Brazilian trans teacher Marina Reidel, who also directs the Promotion of Lesbian, Gay, Bisexual, Transgender and Transsexual Rights program in the Ministry of Human Rights, argues that transgender professionals bring a new way of thinking into school communities. “We have become the reference model. We are looked to by the students, school staff, and colleagues to solve issues that go beyond the syllabus and curricular content,” she says. Reidel criticizes schools for having not yet learned to dialogue with students, and for having teachers be concerned only with course content.

"Trans teachers have the vision of someone who is more sensitive and who has suffered confrontations with the issues of violence and prejudice, so we are seen as a means of support for students who are sexually abused, teens who are pregnant at a young age, and children who have lost their father or mother."

Marina Reidel

Role models

School can be a harsh place for young people.
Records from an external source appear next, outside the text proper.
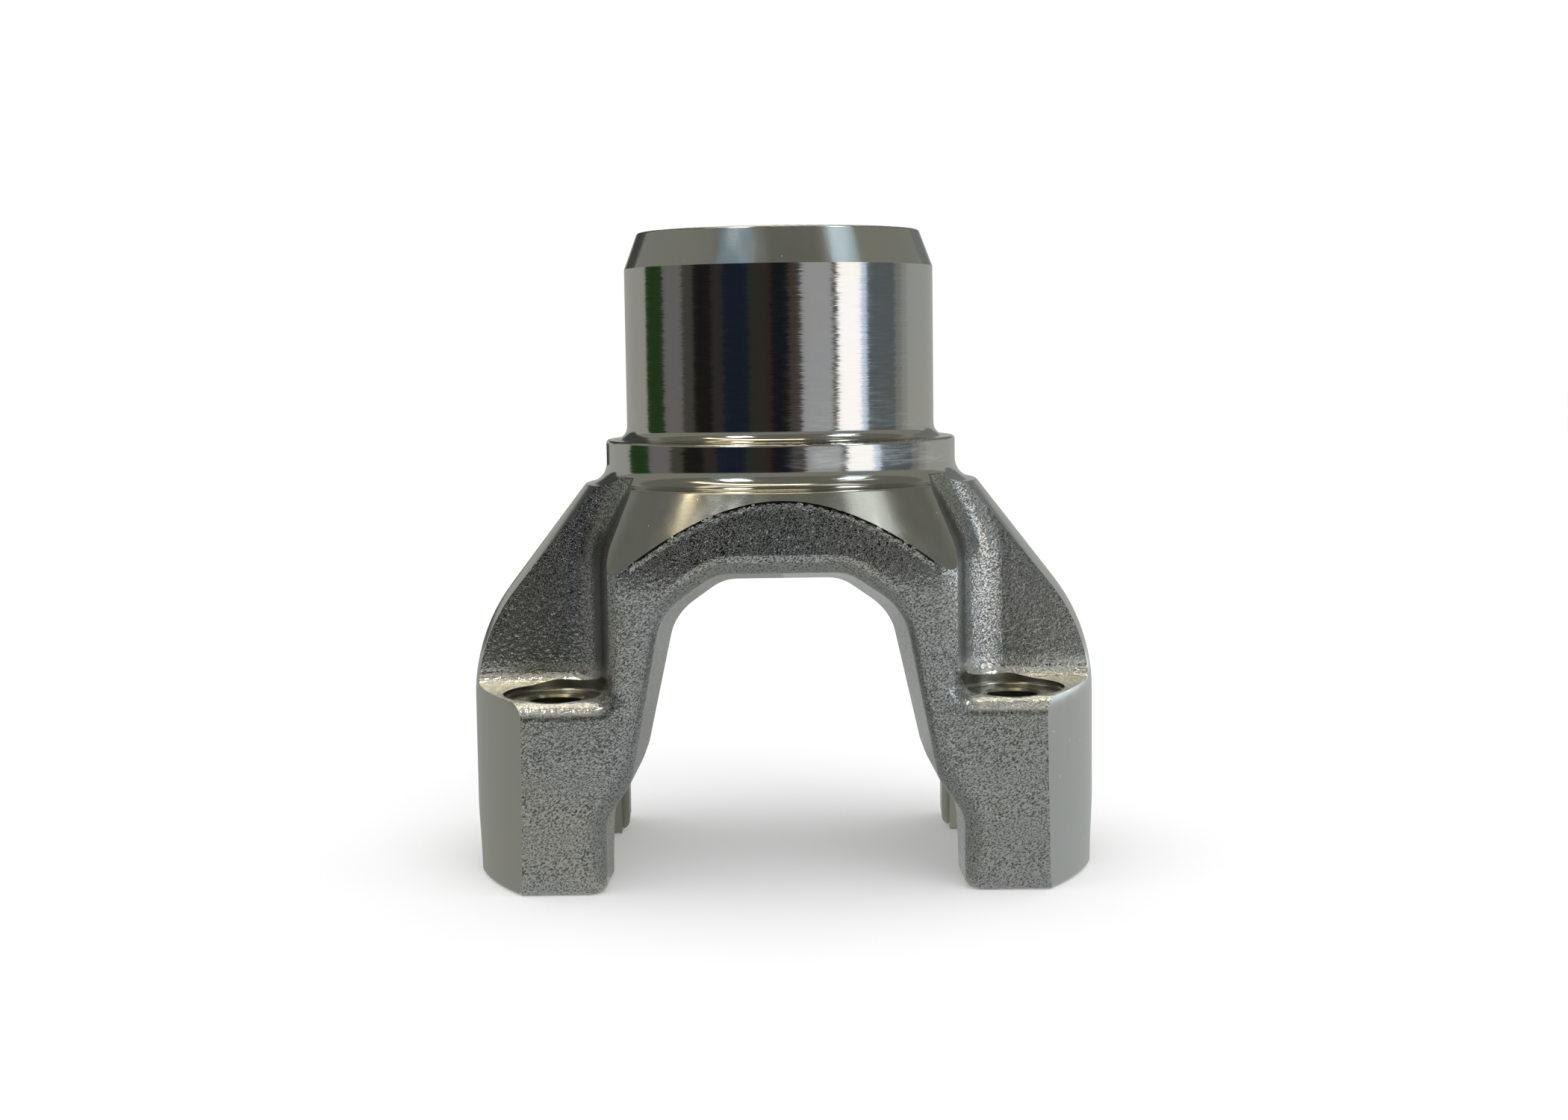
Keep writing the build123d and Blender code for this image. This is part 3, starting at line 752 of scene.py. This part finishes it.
def tube(name, left, right, width, colour, strength):
    """Long lamp that hangs level over the yoke between two points (x, y)."""
    a, b = Vector((*left, roof_z - 0.03)), Vector((*right, roof_z - 0.03))
    side = (b - a).cross(Vector((0, 0, 1))).normalized() * width / 2
    light_board(name, [tuple(c) for c in (a - side, b - side, b + side, a + side)], [(0, 1, 2, 3)],
                colour, strength)


hung("lamp_left", -40, 54, 1.1, 0.23, 0.19, (0.9, 0.95, 1.0), 12)
hung("lamp_right", 60, 50, 1.1, 0.21, 0.16, (0.9, 0.95, 1.0), 12)
hung("glow_left", -36, 42, 1.15, 0.5, 0.13, (0.2, 0.28, 0.33), 1)
hung("glow_right", 58, 41, 1.15, 0.36, 0.15, (0.6, 0.8, 0.95), 1)
tube("tube_left", (-0.88, -0.1), (0.2, -0.03), 0.13, (1.0, 0.84, 0.55), 3.8)
tube("tube_right", (0.58, -0.3), (0.95, -0.05), 0.13, (0.95, 1.0, 0.97), 1.1)

lamp = bpy.data.lights.new("key", "AREA")
lamp.shape = "RECTANGLE"
lamp.size, lamp.size_y = 0.9, 0.9
lamp.energy = 4
key = bpy.data.objects.new("key", lamp)
bpy.context.scene.collection.objects.link(key)
key.location = (0.35, -1.0, 1.15)
key.rotation_euler = (Vector((0, 0, 0.08)) - key.location).to_track_quat("-Z", "Y").to_euler()
key.visible_glossy = False

# ---------------------------------------------------------------- camera
# A long normal lens a little above the collar, looking down by five degrees. The photograph's slight
# turn on the paper is kept.
eye = Vector((0.0005, -0.606, 0.1371))
pitch, roll = radians(5.41), radians(0.8)
view = bpy.data.cameras.new("camera")
view.sensor_width = 36
focal_px, frame_px = 3019.5, 2100       # focal length and width of the picture, in its pixels
view.lens = view.sensor_width * focal_px / frame_px
view.clip_start = 0.05
camera = bpy.data.objects.new("camera", view)
bpy.context.scene.collection.objects.link(camera)
camera.matrix_world = (Matrix.Translation(eye) @ Matrix.Rotation(pi / 2 - pitch, 4, "X")
                       @ Matrix.Rotation(-roll, 4, "Z"))
bpy.context.scene.camera = camera
bpy.context.scene.view_settings.view_transform = "Standard"
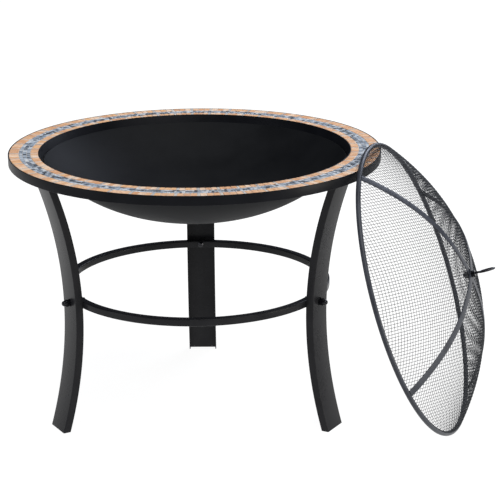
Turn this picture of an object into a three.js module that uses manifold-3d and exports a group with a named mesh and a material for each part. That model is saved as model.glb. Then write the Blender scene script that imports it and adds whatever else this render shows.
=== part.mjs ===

Bullying is still a common problem worldwide. For transgender students, though, the school system can be especially tough.

Representation is especially important in areas that directly affect children, such as school. Having trans female and male educators in the classroom can be, literally, a matter of life and death. A number of studies suggest that transgender and gender-diverse teens are much more likely to suffer from depression and attempt suicide. “By being in contact with a trans teacher, transgender students feel safer at school,” emphasizes Nogueira. 

In addition, they see that trans women can have regular jobs and that they are not doomed to sex work. “I show my students that even though I was a transvestite and suffered all kinds of violence, I was able to be whatever I wanted to be. And if I could, they can, too.”

Luma Andrade sees herself as a person who inspires others. “We all draw inspiration from someone on our trajectories. I see myself as a person capable of empowering others’ lives.”